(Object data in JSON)
# # #

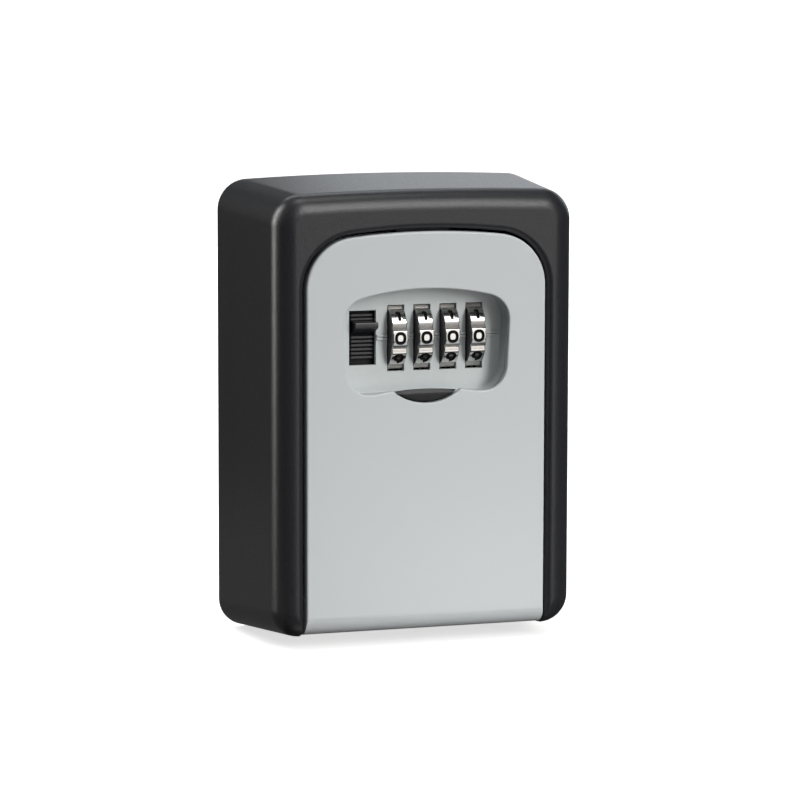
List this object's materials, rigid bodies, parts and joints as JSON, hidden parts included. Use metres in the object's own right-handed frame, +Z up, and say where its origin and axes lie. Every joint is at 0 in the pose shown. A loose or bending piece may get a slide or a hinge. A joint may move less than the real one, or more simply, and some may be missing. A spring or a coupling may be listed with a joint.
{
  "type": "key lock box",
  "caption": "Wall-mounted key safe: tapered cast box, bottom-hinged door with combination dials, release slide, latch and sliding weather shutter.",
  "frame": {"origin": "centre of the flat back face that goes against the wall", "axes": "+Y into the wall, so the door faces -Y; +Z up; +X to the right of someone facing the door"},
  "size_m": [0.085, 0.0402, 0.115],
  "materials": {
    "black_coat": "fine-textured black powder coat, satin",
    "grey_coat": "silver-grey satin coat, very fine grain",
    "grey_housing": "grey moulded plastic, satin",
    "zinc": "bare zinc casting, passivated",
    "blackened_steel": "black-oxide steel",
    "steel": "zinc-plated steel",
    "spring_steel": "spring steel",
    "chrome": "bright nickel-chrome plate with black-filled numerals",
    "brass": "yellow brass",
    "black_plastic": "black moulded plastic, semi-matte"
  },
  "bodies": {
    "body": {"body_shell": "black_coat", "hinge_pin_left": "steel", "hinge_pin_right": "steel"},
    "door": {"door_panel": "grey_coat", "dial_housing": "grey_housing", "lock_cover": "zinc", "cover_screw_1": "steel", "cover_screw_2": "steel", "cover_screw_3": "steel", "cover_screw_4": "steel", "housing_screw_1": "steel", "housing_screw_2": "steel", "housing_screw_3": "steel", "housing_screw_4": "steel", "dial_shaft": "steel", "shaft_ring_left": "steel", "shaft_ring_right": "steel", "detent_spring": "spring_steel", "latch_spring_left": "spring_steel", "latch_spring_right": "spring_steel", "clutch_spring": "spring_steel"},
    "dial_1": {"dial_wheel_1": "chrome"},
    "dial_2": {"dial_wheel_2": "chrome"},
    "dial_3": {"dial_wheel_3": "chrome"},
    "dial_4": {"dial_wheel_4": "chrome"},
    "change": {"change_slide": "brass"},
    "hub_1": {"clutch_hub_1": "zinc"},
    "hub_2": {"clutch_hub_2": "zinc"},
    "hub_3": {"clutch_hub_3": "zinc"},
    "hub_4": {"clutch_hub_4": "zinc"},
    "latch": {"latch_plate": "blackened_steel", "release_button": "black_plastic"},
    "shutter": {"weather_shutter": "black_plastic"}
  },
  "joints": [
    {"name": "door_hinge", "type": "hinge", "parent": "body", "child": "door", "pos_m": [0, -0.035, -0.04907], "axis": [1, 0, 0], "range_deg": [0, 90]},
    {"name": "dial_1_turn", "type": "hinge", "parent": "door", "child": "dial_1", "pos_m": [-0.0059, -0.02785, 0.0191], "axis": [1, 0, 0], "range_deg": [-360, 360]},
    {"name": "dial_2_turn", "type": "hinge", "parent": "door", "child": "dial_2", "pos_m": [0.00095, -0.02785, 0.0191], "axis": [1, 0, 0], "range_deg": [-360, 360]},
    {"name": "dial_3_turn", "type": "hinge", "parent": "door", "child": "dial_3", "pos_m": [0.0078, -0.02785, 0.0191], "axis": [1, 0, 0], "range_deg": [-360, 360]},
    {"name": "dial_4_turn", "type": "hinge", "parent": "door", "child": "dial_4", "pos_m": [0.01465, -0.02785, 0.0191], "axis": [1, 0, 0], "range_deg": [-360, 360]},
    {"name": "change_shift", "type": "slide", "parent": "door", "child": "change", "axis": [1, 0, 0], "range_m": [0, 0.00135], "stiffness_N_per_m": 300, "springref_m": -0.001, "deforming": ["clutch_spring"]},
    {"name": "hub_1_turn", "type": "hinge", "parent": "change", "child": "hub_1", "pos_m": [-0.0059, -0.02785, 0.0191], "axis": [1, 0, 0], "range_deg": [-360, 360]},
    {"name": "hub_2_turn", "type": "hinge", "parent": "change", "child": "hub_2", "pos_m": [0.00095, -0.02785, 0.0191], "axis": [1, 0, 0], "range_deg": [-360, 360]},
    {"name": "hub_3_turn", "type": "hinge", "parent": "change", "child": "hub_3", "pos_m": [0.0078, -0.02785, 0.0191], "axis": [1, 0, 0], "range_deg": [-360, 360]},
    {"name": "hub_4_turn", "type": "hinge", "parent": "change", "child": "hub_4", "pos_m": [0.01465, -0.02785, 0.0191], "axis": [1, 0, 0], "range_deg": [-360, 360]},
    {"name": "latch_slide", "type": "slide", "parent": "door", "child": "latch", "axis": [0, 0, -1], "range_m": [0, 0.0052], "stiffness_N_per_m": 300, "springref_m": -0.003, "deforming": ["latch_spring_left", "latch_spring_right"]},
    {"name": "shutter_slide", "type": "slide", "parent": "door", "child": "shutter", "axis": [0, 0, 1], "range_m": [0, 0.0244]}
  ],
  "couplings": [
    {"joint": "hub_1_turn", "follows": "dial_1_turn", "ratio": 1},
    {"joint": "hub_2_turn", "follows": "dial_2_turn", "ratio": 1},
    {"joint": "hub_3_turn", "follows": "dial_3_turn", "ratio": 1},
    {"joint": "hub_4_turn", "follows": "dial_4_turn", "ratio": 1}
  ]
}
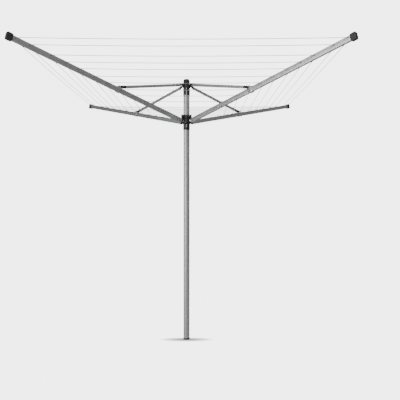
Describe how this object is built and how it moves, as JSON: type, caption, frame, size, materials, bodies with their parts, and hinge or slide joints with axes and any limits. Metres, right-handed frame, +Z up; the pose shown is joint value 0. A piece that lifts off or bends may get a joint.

# # #

**WHAT NEEDS TO BE DONE**
Each entry must be reproduced verbatim.

**RESPONSE TO THE EXERCISE**
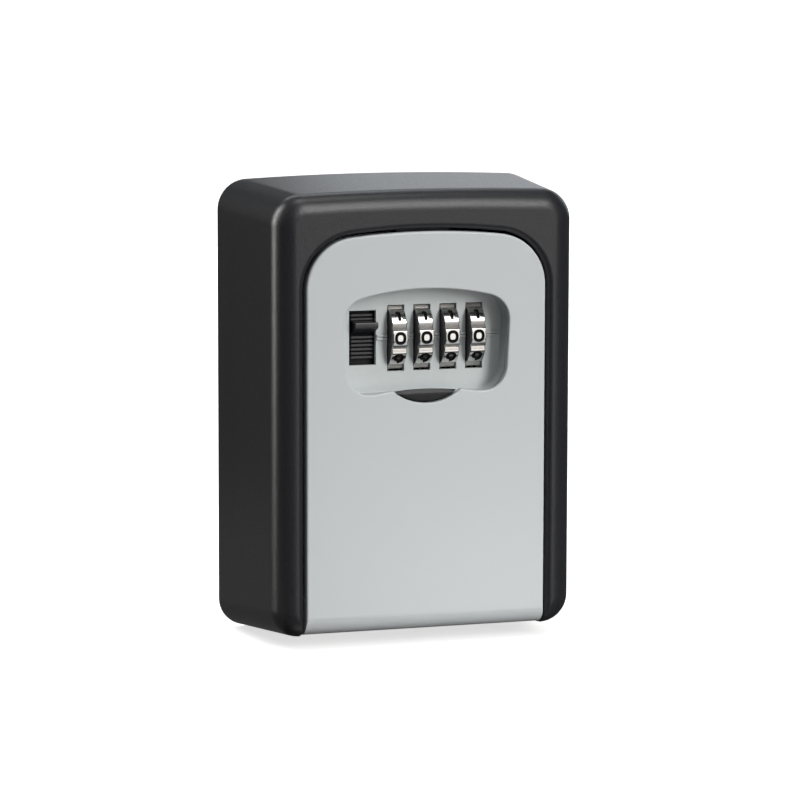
List this object's materials, rigid bodies, parts and joints as JSON, hidden parts included. Use metres in the object's own right-handed frame, +Z up, and say where its origin and axes lie. Every joint is at 0 in the pose shown. A loose or bending piece may get a slide or a hinge. A joint may move less than the real one, or more simply, and some may be missing. A spring or a coupling may be listed with a joint.
{
  "type": "key lock box",
  "caption": "Wall-mounted key safe: tapered cast box, bottom-hinged door with combination dials, release slide, latch and sliding weather shutter.",
  "frame": {"origin": "centre of the flat back face that goes against the wall", "axes": "+Y into the wall, so the door faces -Y; +Z up; +X to the right of someone facing the door"},
  "size_m": [0.085, 0.0402, 0.115],
  "materials": {
    "black_coat": "fine-textured black powder coat, satin",
    "grey_coat": "silver-grey satin coat, very fine grain",
    "grey_housing": "grey moulded plastic, satin",
    "zinc": "bare zinc casting, passivated",
    "blackened_steel": "black-oxide steel",
    "steel": "zinc-plated steel",
    "spring_steel": "spring steel",
    "chrome": "bright nickel-chrome plate with black-filled numerals",
    "brass": "yellow brass",
    "black_plastic": "black moulded plastic, semi-matte"
  },
  "bodies": {
    "body": {"body_shell": "black_coat", "hinge_pin_left": "steel", "hinge_pin_right": "steel"},
    "door": {"door_panel": "grey_coat", "dial_housing": "grey_housing", "lock_cover": "zinc", "cover_screw_1": "steel", "cover_screw_2": "steel", "cover_screw_3": "steel", "cover_screw_4": "steel", "housing_screw_1": "steel", "housing_screw_2": "steel", "housing_screw_3": "steel", "housing_screw_4": "steel", "dial_shaft": "steel", "shaft_ring_left": "steel", "shaft_ring_right": "steel", "detent_spring": "spring_steel", "latch_spring_left": "spring_steel", "latch_spring_right": "spring_steel", "clutch_spring": "spring_steel"},
    "dial_1": {"dial_wheel_1": "chrome"},
    "dial_2": {"dial_wheel_2": "chrome"},
    "dial_3": {"dial_wheel_3": "chrome"},
    "dial_4": {"dial_wheel_4": "chrome"},
    "change": {"change_slide": "brass"},
    "hub_1": {"clutch_hub_1": "zinc"},
    "hub_2": {"clutch_hub_2": "zinc"},
    "hub_3": {"clutch_hub_3": "zinc"},
    "hub_4": {"clutch_hub_4": "zinc"},
    "latch": {"latch_plate": "blackened_steel", "release_button": "black_plastic"},
    "shutter": {"weather_shutter": "black_plastic"}
  },
  "joints": [
    {"name": "door_hinge", "type": "hinge", "parent": "body", "child": "door", "pos_m": [0, -0.035, -0.04907], "axis": [1, 0, 0], "range_deg": [0, 90]},
    {"name": "dial_1_turn", "type": "hinge", "parent": "door", "child": "dial_1", "pos_m": [-0.0059, -0.02785, 0.0191], "axis": [1, 0, 0], "range_deg": [-360, 360]},
    {"name": "dial_2_turn", "type": "hinge", "parent": "door", "child": "dial_2", "pos_m": [0.00095, -0.02785, 0.0191], "axis": [1, 0, 0], "range_deg": [-360, 360]},
    {"name": "dial_3_turn", "type": "hinge", "parent": "door", "child": "dial_3", "pos_m": [0.0078, -0.02785, 0.0191], "axis": [1, 0, 0], "range_deg": [-360, 360]},
    {"name": "dial_4_turn", "type": "hinge", "parent": "door", "child": "dial_4", "pos_m": [0.01465, -0.02785, 0.0191], "axis": [1, 0, 0], "range_deg": [-360, 360]},
    {"name": "change_shift", "type": "slide", "parent": "door", "child": "change", "axis": [1, 0, 0], "range_m": [0, 0.00135], "stiffness_N_per_m": 300, "springref_m": -0.001, "deforming": ["clutch_spring"]},
    {"name": "hub_1_turn", "type": "hinge", "parent": "change", "child": "hub_1", "pos_m": [-0.0059, -0.02785, 0.0191], "axis": [1, 0, 0], "range_deg": [-360, 360]},
    {"name": "hub_2_turn", "type": "hinge", "parent": "change", "child": "hub_2", "pos_m": [0.00095, -0.02785, 0.0191], "axis": [1, 0, 0], "range_deg": [-360, 360]},
    {"name": "hub_3_turn", "type": "hinge", "parent": "change", "child": "hub_3", "pos_m": [0.0078, -0.02785, 0.0191], "axis": [1, 0, 0], "range_deg": [-360, 360]},
    {"name": "hub_4_turn", "type": "hinge", "parent": "change", "child": "hub_4", "pos_m": [0.01465, -0.02785, 0.0191], "axis": [1, 0, 0], "range_deg": [-360, 360]},
    {"name": "latch_slide", "type": "slide", "parent": "door", "child": "latch", "axis": [0, 0, -1], "range_m": [0, 0.0052], "stiffness_N_per_m": 300, "springref_m": -0.003, "deforming": ["latch_spring_left", "latch_spring_right"]},
    {"name": "shutter_slide", "type": "slide", "parent": "door", "child": "shutter", "axis": [0, 0, 1], "range_m": [0, 0.0244]}
  ],
  "couplings": [
    {"joint": "hub_1_turn", "follows": "dial_1_turn", "ratio": 1},
    {"joint": "hub_2_turn", "follows": "dial_2_turn", "ratio": 1},
    {"joint": "hub_3_turn", "follows": "dial_3_turn", "ratio": 1},
    {"joint": "hub_4_turn", "follows": "dial_4_turn", "ratio": 1}
  ]
}
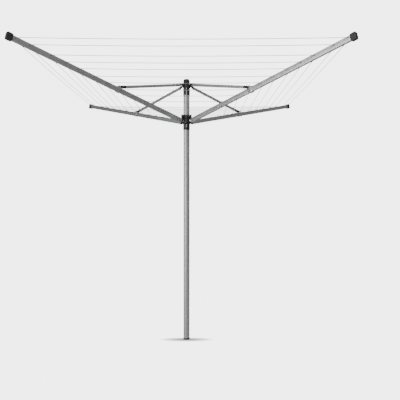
Describe how this object is built and how it moves, as JSON: type, caption, frame, size, materials, bodies with their parts, and hinge or slide joints with axes and any limits. Metres, right-handed frame, +Z up; the pose shown is joint value 0. A piece that lifts off or bends may get a joint.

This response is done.